Scones are just about my favorite breakfast pastry. I would maybe say a flaky, buttery, warm croissant, but if I'm looking for something to really tide me over until lunch and not just a singular perfect bite (that is rarely all that perfect anyway), I'll pick the scone. And then for afternoon tea!! If a scone-only tea is offered, I will happily just order that, as good as the sandwiches and petit fours may be. With a smear of raspberry jam and a dollop of clotted cream, I am in heaven.
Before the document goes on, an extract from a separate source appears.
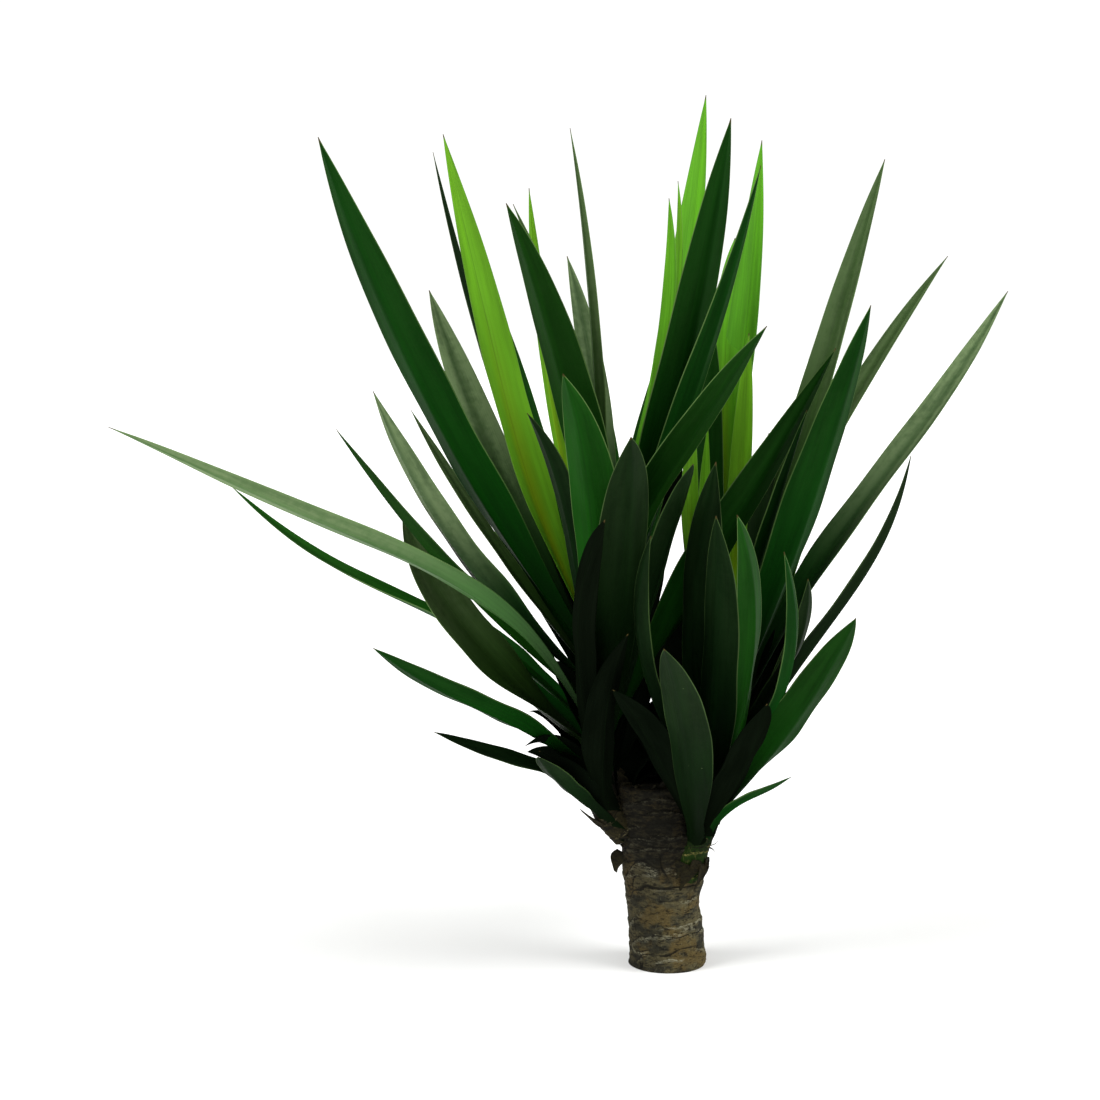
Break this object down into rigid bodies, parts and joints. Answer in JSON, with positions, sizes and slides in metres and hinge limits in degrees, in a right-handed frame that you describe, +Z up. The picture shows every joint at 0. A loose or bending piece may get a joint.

And there are so many kinds of scones! There are the dense, craggy ones, tender, biscuit-like ones that break off into layers, the crumbly store-bought variety that are best bitten straight into rather than broken off into pieces (lest you enjoy sweeping crumbs in your mouth), glazed, dried or fresh fruit-embedded, enhanced with chocolate. My idea of perfection is the biscuity kind with a firm shell that behooves breaking the scone off into pieces, pieces that break off almost layer-like, and that go from hand to mouth with ease. Butteriness is a given. This week's Tuesday's With Dorie pick by Mike of Living Out West was it.
Another super simple recipe, I was excited to whip these together before work yesterday morning. Perhaps freshly ground almonds would have been more fragrant, but I decided to give my roommates a break and didn't run the food processor at 7am when I had Trader Joe's almond meal on hand. For anything not particularly refined, I love using their almond meal for the flecks of skin and not-too-fine grind that I prefer against the tongue. Whisk together the dry ingredients, cut in the cold butter with your hands, toss together with the wet ingredients, shape, and off into the oven they went. These were the perfect size, too. They puffed up beautifully, held their form nicely, had a lovely golden tan, and just seeing the almond flecks throughout made me smile. Paired with Tiptree strawberry jam they were so good, and with sharp cheddar cheese, even better!
Scones allow for endless variations so walnuts, pecans, pistachios, along with dried apricots, figs, sour cherries, and spices might all be experimented with soon! As long as the texture maintains, I can do no wrong.